Posterior cranial vault distraction osteogenesis (PVDO) has gained popularity as the initial intervention in patients with syndromic craniosynostosis. Patients may require secondary frontal orbital advancement (FOA) following PVDO, but little is known about the perioperative risks associated with this staged management. The purpose of this study is to compare the perioperative morbidity profile of secondary FOA (study) to that of primary FOA (control).
A retrospective review was conducted for patients with syndromic or complex craniosynostosis undergoing FOA between 2004 and 2017. Univariate and multivariate analysis of demographic and perioperative data were performed.

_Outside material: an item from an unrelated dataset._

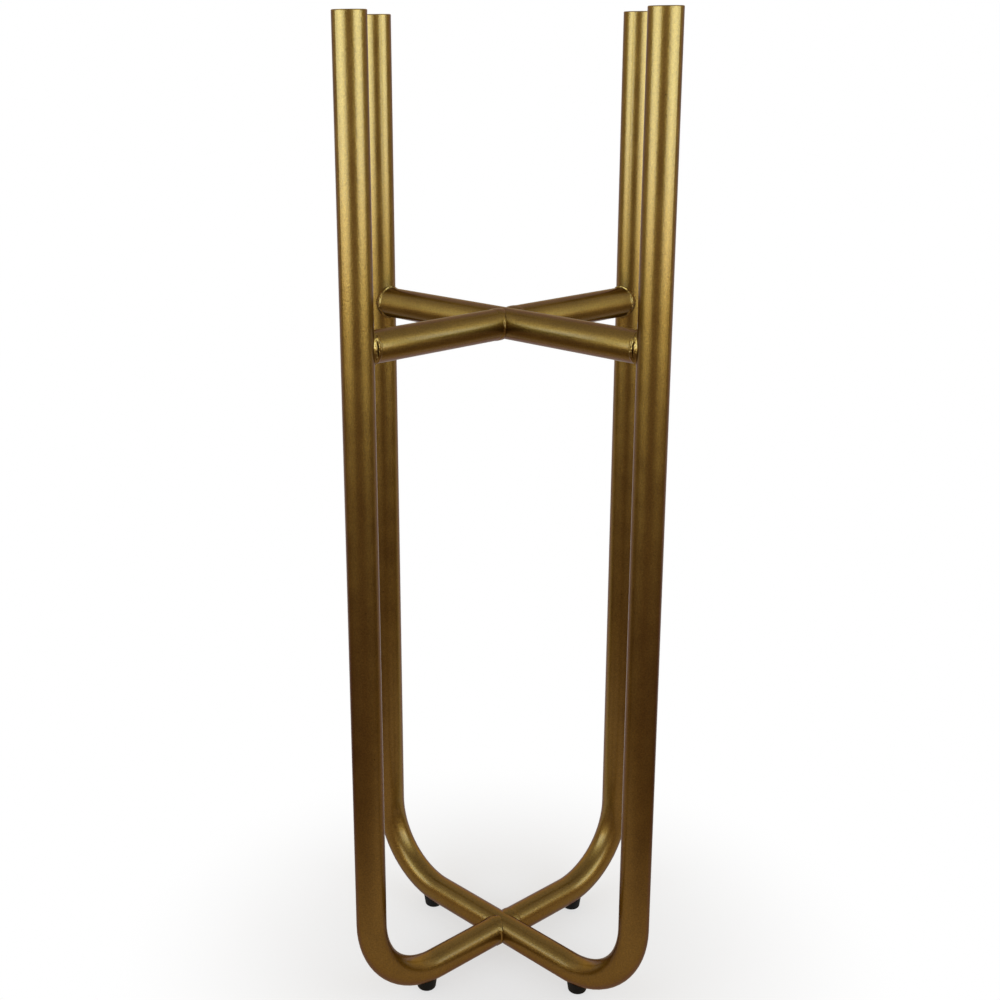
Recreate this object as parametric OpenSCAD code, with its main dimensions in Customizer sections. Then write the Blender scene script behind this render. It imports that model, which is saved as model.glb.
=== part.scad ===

Forty-three subjects met inclusion criteria, 17 in the study cohort and 26 in the control cohort. The 2 cohorts were similar with regards to diagnosis and suture involvement, as well as weight-adjusted estimated blood loss, blood transfusion volume, and length of hospital stay (P > 0.050). Secondary FOA procedures required longer operating time (231 ± 58 versus 264 ± 62 min, P = 0.031) and anesthesia time (341 ± 60 versus 403 ± 56 min, P = 0.002). The secondary FOA cohort had a significantly greater proportion of procedures with difficult wound closure (19% versus 59%, P = 0.008). Two subjects in the study cohort developed a wound dehiscence, compared with 1 subject in the control cohort (P = 0.552). Frontal orbital advancement as a secondary procedure after PVDO was a predictor variable in multivariate analysis for wound difficulties (odds ratio 8.6, P = 0.038).
Syndromic and complex craniosynostosis may safely be managed with initial PVDO followed by FOA, with some increased wound closure difficulty.